Leonora, Western Australia — The desert gold-rush town of Leonora (population 567) will again swap prospectors for footprints when the 23rd Leonora Golden Gift runs down Tower Street on 31 May–1 June. With A $65,000 in prize money across the meeting and A $25,500 reserved for each elite-mile final, the two-lap street race remains the richest mile in Australia — richer, in fact, than many Diamond League appearance fees.
Origins and evolution
What began in 2003 as a celebration of a multimillion-dollar main-street upgrade has grown into a fully sanctioned carnival that has lured more than twenty Olympians over two decades. A decisive boost in 2022 lifted the pool to A $65 k, and council minutes show half of a subsequent A $10 k funding increase was funnelled directly into the elite prize ladder.
Prize ladder
1st A $7,500 + gold nugget (≈A $2,400)
2nd A $4,500
3rd A $2,500
4th A $1,700
5th A $1,250
6th A $1,000
7th A $ 650
8th A $ 350
The course
Tower Street is a 1,609-metre, bitumen-straight circuit featuring six 180-degree turns: athletes run 120 m from the gun, wheel through the first hairpin, then alternate between 290- and 310-metre straights before a final 400-metre run-in that feels twice as long under a desert sun. Stewart McSweyn’s 4 min 05 sec in 2021 is the course record, remarkable given the braking and re-accelerating demanded by each turn. The women’s best, 4 min 47.25 sec, belongs to Rio Olympian Zoe Buckman, who prevailed here in 2022.
Format
Men: three heats on Saturday; the first two in each plus the next two fastest qualify for Sunday’s eight-man final.

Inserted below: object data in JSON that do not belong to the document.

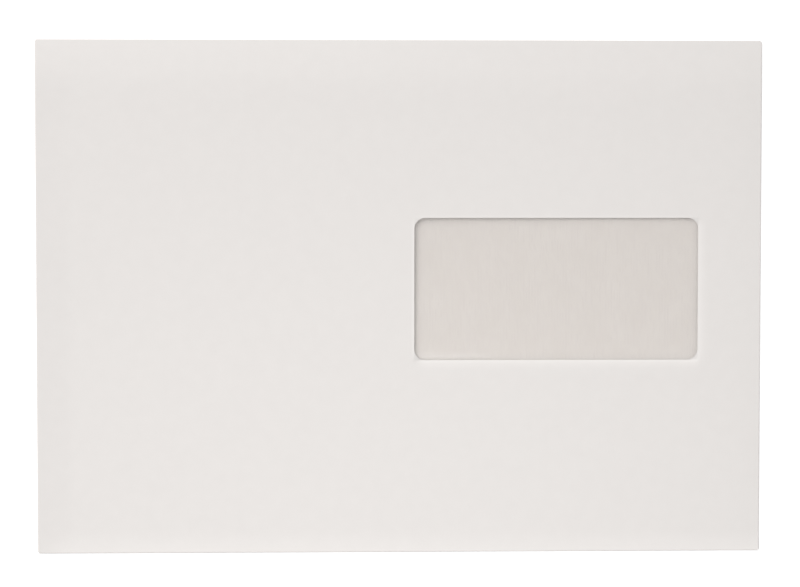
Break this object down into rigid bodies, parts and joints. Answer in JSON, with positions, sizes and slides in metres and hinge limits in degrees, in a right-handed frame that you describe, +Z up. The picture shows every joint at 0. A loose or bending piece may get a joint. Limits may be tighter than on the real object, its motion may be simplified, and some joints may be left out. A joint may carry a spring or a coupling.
{
  "type": "window envelope",
  "caption": "Flat C5 paper envelope with an address window at the right of its front, clear film behind the window, glued side seams and a gummed flap folded shut.",
  "frame": {"origin": "centre of the envelope's outline, on the plane that its back rests on", "axes": "+X along the length towards the window end, +Y across the height towards the seal flap's fold, +Z up out of the front panel"},
  "size_m": [0.229, 0.162, 0.0015],
  "materials": {
    "paper": "matte",
    "film": "gloss",
    "glue": "satin",
    "gum": "satin"
  },
  "bodies": {
    "root": {"folded_blank": "paper", "window_film": "film", "window_film_glue": "glue", "left_seam_glue": "glue", "right_seam_glue": "glue", "seal_flap_gum": "gum"}
  },
  "joints": []
}
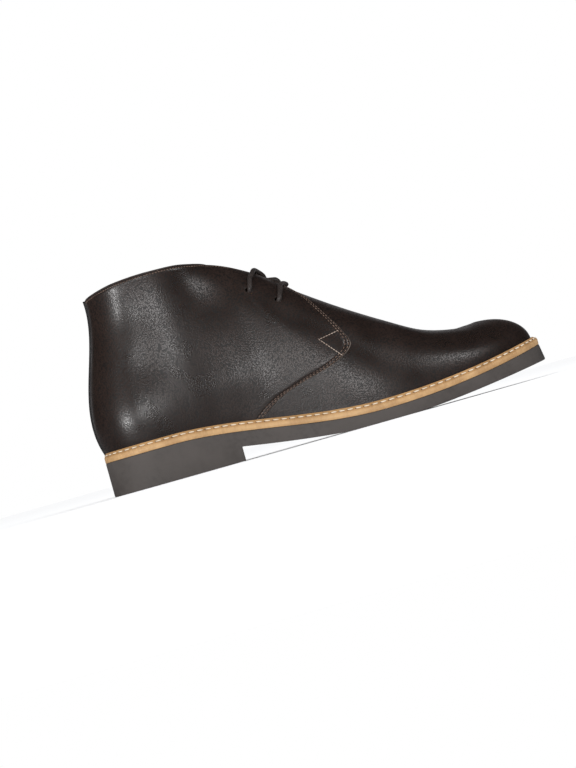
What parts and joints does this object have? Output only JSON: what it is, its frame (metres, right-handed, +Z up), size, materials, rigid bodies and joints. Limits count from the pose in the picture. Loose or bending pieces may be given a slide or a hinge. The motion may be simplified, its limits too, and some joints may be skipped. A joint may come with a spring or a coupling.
{
  "type": "chukka boot",
  "caption": "Ankle-high dark leather lace-up boot on a moulded rubber sole with a tan stitched welt, standing empty.",
  "frame": {"origin": "on the floor, under the middle of the boot's bounding box", "axes": "+X from heel to toe, -Y the outer side, +Z up"},
  "size_m": [0.306, 0.1012, 0.1384],
  "materials": {
    "rubber": "matt dark grey-brown moulded rubber",
    "midsole": "satin tan edge",
    "welt": "satin tan with cream stitching",
    "footbed": "brown lining leather",
    "upper": "semi-gloss very dark brown pebbled leather",
    "tongue": "smooth glossy dark leather",
    "piping": "black piping",
    "lace": "waxed round dark brown lace"
  },
  "bodies": {
    "root": {"outsole": "rubber", "midsole": "midsole", "welt": "welt", "insole": "footbed", "upper": "upper", "tongue": "tongue", "back_piping": "piping", "lace_bar": "lace", "lace_crossing": "lace"}
  },
  "joints": []
}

Women: two heats; the top three in each plus the next two fastest progress. Those eliminated from the men’s heats may enter the open mile; women may step into the open 600 m. Heat lists will be published on Runner’s Tribe’s Facebook page on Friday evening and updated again after late scratches.
Men’s elite mile: the principals
Peter Bol (Vic, 30) arrives with the fastest two-lap résumé in Australian history: a 1 min 43.79 sec national 800-metre record set in Perth in April. His 1,500-metre best, 3 min 34.52 sec, suggests he can hold form deep into a four-lap race. Bol’s strength is rhythmic pace; if the field permits a metronomic 58-second opening quarter, he will be difficult to unseat.

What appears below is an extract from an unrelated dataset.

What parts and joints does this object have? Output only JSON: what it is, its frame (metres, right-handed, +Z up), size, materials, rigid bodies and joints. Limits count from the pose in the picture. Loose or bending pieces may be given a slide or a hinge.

Matthew Ramsden (WA, 27) supplies the pure metric-mile pedigree. A nine-time national team representative, he owns a 3 min 51.23 track mile and pushed McSweyn to that 4 : 05 course record three years ago. Ramsden’s hallmark is a sustained drive from 500 m out — a tactic that neutralises the late kicks of 800-metre men. His 3 min 34.08 1,500 m in Oslo 2023 is the fastest PB among entrants.

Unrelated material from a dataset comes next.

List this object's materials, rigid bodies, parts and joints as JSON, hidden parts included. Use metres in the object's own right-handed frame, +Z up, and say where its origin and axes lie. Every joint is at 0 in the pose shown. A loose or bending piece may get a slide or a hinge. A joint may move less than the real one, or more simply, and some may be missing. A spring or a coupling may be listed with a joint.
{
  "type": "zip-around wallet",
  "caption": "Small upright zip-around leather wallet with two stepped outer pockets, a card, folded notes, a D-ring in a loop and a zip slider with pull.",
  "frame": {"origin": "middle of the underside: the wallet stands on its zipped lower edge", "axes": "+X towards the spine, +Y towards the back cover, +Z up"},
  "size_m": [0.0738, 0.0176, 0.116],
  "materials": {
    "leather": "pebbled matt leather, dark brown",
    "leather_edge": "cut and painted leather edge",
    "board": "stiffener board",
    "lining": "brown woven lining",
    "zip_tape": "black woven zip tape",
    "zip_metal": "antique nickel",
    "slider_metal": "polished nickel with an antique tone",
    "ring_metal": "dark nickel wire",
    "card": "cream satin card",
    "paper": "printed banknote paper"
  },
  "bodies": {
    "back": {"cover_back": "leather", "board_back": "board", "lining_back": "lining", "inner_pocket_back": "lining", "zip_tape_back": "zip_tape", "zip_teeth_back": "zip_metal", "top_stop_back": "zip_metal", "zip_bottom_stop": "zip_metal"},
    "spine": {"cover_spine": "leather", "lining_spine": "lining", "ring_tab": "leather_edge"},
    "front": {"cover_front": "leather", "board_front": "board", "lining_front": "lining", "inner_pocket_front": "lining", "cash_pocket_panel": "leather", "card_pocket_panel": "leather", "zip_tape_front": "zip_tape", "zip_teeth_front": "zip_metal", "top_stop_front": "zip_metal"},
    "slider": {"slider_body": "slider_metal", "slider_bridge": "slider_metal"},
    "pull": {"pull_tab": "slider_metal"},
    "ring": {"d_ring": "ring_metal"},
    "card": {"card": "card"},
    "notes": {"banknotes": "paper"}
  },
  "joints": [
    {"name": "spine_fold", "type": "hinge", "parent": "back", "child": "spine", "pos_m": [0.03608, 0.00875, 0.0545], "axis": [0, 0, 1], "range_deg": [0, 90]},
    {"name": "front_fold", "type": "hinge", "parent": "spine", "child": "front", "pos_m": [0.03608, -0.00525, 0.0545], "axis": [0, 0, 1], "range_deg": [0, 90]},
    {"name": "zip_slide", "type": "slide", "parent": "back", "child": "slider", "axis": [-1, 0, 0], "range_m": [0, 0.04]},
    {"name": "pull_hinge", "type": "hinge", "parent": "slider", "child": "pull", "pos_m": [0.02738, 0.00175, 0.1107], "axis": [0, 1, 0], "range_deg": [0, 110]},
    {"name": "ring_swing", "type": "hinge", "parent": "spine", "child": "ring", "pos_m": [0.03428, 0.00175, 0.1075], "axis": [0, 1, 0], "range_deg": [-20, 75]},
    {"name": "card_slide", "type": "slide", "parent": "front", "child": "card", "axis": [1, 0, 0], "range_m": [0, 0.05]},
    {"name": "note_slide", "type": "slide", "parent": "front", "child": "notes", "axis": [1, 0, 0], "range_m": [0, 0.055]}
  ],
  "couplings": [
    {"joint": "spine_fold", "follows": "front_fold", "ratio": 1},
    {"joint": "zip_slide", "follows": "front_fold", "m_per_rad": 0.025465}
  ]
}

Luke Shaw (WA, 23) is the local dark horse. The Curtin University student brought his 1,500 m down to 3 : 40.84 this season and added a 1 : 47.27 personal best over 800 m. That range, plus sand-hardened legs from Kalgoorlie upbringing, mark him as a spoiler if the early laps grind.
Brad Mathas (NZL, 30) is an eight-time New Zealand 800-metre champion with a 1 : 45.59 best. Training in Melbourne under Justin Rinaldi, he regularly shares sessions with Bol and will not be overawed. Expect Mathas to roll the dice early; a sub-two-minute first half would tilt the odds toward his two-lap power.
Other names to watch
• Kiran Tibballs (NSW) — 3 : 41 1500 m and a crisp 55-second last lap at Zatopek 10,000 m pacemaking duties.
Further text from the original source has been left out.